TASK INSTRUCTIONS:
Reproduce only the lines of the material below that start at the line containing "on the table" and stop at the line containing "import math". Keep both end lines.
------------------------
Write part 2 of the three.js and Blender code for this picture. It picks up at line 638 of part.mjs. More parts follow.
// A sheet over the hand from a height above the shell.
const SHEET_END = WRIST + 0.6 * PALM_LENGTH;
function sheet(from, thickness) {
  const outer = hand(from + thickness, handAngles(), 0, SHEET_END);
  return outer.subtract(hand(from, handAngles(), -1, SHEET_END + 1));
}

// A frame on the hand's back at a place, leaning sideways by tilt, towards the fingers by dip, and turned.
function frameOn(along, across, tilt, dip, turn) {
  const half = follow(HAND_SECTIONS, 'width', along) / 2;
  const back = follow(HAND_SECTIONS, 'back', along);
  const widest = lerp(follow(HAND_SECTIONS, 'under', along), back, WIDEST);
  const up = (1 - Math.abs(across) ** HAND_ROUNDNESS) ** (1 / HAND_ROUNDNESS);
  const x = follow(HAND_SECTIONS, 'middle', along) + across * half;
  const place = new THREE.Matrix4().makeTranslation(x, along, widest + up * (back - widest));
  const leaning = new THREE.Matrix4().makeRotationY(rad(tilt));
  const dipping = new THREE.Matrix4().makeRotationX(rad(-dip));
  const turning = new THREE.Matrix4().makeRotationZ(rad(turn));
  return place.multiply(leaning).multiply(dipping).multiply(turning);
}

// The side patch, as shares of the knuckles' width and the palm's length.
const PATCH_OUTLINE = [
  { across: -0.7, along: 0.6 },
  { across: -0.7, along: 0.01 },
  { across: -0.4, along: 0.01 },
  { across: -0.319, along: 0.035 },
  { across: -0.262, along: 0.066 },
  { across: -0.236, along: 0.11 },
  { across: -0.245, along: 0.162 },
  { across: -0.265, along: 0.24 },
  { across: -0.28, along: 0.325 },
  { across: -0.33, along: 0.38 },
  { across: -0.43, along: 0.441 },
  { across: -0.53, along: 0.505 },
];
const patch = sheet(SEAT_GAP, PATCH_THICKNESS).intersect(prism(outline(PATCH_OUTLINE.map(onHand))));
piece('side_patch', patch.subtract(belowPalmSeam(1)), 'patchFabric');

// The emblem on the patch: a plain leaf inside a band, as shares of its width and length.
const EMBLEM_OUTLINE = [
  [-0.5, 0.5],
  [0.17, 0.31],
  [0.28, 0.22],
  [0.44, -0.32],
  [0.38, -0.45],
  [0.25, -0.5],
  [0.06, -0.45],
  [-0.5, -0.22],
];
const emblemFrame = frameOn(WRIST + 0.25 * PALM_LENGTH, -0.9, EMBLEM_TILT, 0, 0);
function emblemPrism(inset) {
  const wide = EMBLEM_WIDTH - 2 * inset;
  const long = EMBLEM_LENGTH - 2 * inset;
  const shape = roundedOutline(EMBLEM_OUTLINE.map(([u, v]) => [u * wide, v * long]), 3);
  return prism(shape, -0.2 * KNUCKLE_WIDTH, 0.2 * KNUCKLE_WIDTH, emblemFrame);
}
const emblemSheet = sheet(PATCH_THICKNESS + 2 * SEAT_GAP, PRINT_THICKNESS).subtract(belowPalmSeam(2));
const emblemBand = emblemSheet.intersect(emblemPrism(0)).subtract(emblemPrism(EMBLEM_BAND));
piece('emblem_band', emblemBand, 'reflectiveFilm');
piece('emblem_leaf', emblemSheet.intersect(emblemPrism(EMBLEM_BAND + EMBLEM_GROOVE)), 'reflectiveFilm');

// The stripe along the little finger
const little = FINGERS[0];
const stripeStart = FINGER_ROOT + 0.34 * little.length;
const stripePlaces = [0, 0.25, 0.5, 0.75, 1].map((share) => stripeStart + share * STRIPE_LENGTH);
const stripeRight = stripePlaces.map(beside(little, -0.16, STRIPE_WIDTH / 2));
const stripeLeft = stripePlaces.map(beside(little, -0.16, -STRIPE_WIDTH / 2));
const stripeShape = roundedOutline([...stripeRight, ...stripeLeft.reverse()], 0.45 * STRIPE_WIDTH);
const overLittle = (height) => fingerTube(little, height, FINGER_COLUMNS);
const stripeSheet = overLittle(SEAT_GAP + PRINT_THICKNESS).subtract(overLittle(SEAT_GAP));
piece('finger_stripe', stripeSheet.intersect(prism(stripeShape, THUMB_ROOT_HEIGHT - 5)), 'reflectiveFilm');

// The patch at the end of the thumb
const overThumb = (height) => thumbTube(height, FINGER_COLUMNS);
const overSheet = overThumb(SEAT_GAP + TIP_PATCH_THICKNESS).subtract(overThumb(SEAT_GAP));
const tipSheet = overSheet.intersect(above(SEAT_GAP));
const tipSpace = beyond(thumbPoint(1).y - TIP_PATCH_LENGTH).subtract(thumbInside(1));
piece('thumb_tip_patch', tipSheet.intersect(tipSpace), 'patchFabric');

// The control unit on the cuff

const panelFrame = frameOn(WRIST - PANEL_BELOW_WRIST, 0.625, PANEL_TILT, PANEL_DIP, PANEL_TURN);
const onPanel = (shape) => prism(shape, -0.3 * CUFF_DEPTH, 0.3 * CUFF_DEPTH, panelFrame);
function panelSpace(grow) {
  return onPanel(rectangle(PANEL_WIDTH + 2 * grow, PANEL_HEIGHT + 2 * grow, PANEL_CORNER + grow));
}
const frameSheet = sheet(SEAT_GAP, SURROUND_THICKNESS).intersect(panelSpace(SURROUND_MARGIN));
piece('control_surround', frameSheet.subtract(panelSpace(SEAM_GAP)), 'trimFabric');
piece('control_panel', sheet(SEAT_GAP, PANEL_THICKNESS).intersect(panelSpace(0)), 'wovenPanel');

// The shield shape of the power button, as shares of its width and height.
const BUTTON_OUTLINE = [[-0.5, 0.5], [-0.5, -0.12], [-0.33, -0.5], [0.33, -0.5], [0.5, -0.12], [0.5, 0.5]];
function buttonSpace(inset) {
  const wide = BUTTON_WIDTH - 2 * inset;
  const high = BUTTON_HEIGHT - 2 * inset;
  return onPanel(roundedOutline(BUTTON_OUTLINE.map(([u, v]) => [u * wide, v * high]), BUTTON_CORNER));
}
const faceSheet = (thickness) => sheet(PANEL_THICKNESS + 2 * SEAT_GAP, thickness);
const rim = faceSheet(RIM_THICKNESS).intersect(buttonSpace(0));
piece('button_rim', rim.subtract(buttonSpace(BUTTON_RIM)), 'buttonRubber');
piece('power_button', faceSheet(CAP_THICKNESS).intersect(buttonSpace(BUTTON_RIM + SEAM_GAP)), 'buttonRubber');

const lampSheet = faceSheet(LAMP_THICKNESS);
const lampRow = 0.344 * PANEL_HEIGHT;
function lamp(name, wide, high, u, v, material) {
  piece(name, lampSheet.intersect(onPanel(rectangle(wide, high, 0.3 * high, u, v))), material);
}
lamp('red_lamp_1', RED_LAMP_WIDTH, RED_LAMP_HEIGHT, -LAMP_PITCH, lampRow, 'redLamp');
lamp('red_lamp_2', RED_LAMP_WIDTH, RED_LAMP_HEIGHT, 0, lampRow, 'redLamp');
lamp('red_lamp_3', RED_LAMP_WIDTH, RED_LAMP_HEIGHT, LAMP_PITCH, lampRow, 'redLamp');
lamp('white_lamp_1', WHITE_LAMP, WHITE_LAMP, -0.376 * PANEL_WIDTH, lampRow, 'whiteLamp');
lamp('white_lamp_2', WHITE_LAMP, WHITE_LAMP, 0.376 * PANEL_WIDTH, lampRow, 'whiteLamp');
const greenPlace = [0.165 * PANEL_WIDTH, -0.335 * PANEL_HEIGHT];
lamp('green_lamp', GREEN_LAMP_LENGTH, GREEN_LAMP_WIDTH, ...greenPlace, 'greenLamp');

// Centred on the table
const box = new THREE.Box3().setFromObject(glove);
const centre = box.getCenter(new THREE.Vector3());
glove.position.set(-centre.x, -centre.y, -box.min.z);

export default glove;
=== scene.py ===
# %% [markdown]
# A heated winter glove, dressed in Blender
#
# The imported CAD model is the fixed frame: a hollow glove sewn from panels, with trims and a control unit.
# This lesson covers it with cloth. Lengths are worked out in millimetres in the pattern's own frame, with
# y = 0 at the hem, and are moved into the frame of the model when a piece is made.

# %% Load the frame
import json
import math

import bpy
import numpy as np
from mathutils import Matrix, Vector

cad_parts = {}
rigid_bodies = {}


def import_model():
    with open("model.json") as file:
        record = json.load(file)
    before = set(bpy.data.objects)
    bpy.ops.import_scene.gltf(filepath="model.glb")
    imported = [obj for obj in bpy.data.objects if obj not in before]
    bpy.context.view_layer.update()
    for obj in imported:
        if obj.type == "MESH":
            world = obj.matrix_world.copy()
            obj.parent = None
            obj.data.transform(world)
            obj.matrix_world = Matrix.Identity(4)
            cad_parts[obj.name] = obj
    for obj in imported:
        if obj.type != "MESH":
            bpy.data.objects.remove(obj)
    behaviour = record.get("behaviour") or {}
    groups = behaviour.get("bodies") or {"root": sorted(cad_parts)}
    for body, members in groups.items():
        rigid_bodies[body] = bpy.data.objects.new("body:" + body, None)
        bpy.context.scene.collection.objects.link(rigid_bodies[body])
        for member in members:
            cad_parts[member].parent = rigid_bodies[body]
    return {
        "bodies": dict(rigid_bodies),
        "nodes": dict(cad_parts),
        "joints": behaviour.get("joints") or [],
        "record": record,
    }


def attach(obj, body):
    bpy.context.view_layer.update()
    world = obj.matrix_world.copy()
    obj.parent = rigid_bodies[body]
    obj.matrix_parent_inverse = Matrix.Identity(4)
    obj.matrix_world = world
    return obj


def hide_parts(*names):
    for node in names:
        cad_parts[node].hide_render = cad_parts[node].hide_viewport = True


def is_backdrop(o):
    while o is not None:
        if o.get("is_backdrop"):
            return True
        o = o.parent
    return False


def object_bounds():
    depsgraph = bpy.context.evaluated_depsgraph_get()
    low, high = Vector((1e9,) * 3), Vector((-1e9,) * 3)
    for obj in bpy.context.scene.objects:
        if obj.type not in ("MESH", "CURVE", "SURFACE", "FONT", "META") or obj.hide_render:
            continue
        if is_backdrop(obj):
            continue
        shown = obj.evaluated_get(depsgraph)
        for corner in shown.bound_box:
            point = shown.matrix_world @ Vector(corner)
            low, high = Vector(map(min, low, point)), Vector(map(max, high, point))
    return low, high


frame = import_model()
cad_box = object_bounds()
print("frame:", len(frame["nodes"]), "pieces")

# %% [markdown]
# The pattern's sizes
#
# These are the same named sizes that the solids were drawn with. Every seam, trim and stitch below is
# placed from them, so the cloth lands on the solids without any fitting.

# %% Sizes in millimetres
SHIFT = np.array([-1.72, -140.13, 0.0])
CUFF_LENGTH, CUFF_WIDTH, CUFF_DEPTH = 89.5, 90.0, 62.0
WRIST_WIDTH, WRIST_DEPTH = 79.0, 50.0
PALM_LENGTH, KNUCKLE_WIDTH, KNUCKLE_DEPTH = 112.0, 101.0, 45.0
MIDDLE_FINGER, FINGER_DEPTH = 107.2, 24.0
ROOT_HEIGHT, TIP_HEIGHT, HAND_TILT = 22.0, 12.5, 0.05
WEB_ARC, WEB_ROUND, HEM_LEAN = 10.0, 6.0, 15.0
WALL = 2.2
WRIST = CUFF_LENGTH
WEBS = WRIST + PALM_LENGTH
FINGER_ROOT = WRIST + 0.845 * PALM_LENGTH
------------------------
TASK OUTPUT:
// Centred on the table
const box = new THREE.Box3().setFromObject(glove);
const centre = box.getCenter(new THREE.Vector3());
glove.position.set(-centre.x, -centre.y, -box.min.z);

export default glove;
=== scene.py ===
# %% [markdown]
# A heated winter glove, dressed in Blender
#
# The imported CAD model is the fixed frame: a hollow glove sewn from panels, with trims and a control unit.
# This lesson covers it with cloth. Lengths are worked out in millimetres in the pattern's own frame, with
# y = 0 at the hem, and are moved into the frame of the model when a piece is made.

# %% Load the frame
import json
import math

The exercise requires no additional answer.